In an effort to close loopholes through which employers were finding ways to avoid fully funding pension obligations to employees, the PPA generally requires that employer-sponsors of defined benefit plans achieve 92% funding this year on their way to 100% funding in 7 years. If a company does not satisfy the 92% requirement, and fails to stay on track with the 7-year plan, under the PPA, it will be required to have the plan 100% funded immediately (seriously).

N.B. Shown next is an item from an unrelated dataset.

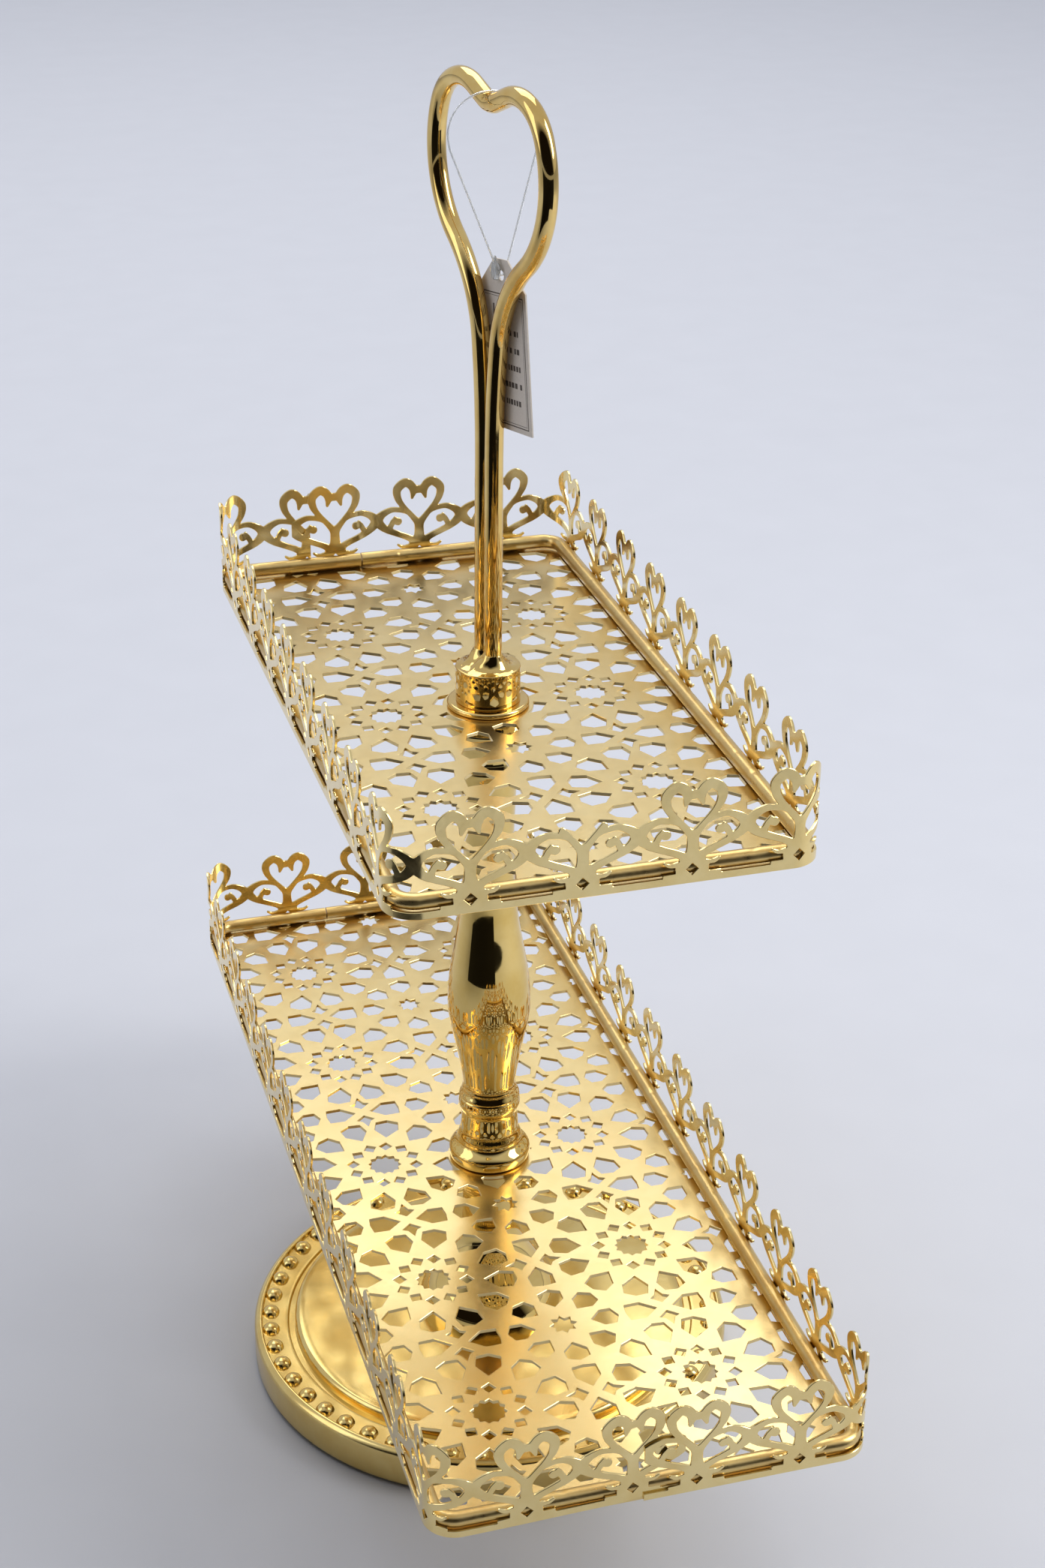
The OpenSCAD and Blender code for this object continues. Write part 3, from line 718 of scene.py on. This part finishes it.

Defined benefit plans are funded based on actuarial asumptions that determine the amount required to be contributed today in order to fund future promises. Such assumptions take into account mathematics that are well beyond the scope of us here at CE. But, we do know that an employer bears the risk of market fluctuations under such an arrangement. Therefore, when the economy is slumping and a defined benefit plan’s assets decrease as a result, the employer is on the hook to make up the deficiency. Obviously, requiring employers to fully fund these promises is necessary to ensure employees get promised benefits, but at what cost?

Financial Week published an article yesterday explaining that the administration has made clear its opposition to such a bill. This opposition stems from a concern that relaxing PPA requirements will allow plans that are already underfunded to become even more underfunded, thus increasing the liability of the Pension Benefit Guarantee Corporation (“PBGC”), which is already operating under a $11.2 billion deficit (note, the PBGC does currently have $61.6 billion in assets). However, what the administration seems to have missed is that the PBGC, like a defined benefit plan, is funded with an eye toward the future. It does not require full funding tomorrow in order to pay benefit obligations 30 years from now. Therefore, although desirable, it is not absolutely necessary that it acheive full funding immediately.

There is, however, an immediate need for companies to have cash and for workers to keep their jobs. It is likely that if the PPA requirements are not pushed back, or eased, many companies with such obligations will fail, and those that make it may be required to cut jobs anyway in order to comply with the PPA. In passing the PPA it certainly was not Congress’s intention to require defined benefit plans be fully funded if it meant putting the employees that were accruing the benefits under these plans out of work.

Proponents of the PPA relief are not proposing that the funding requirements go away completely so as to avoid the PPA altogther, but rather are simply asking for a bit of a break in light of the current economic downturn that is making funding these obligations for many companies a near impossiblity.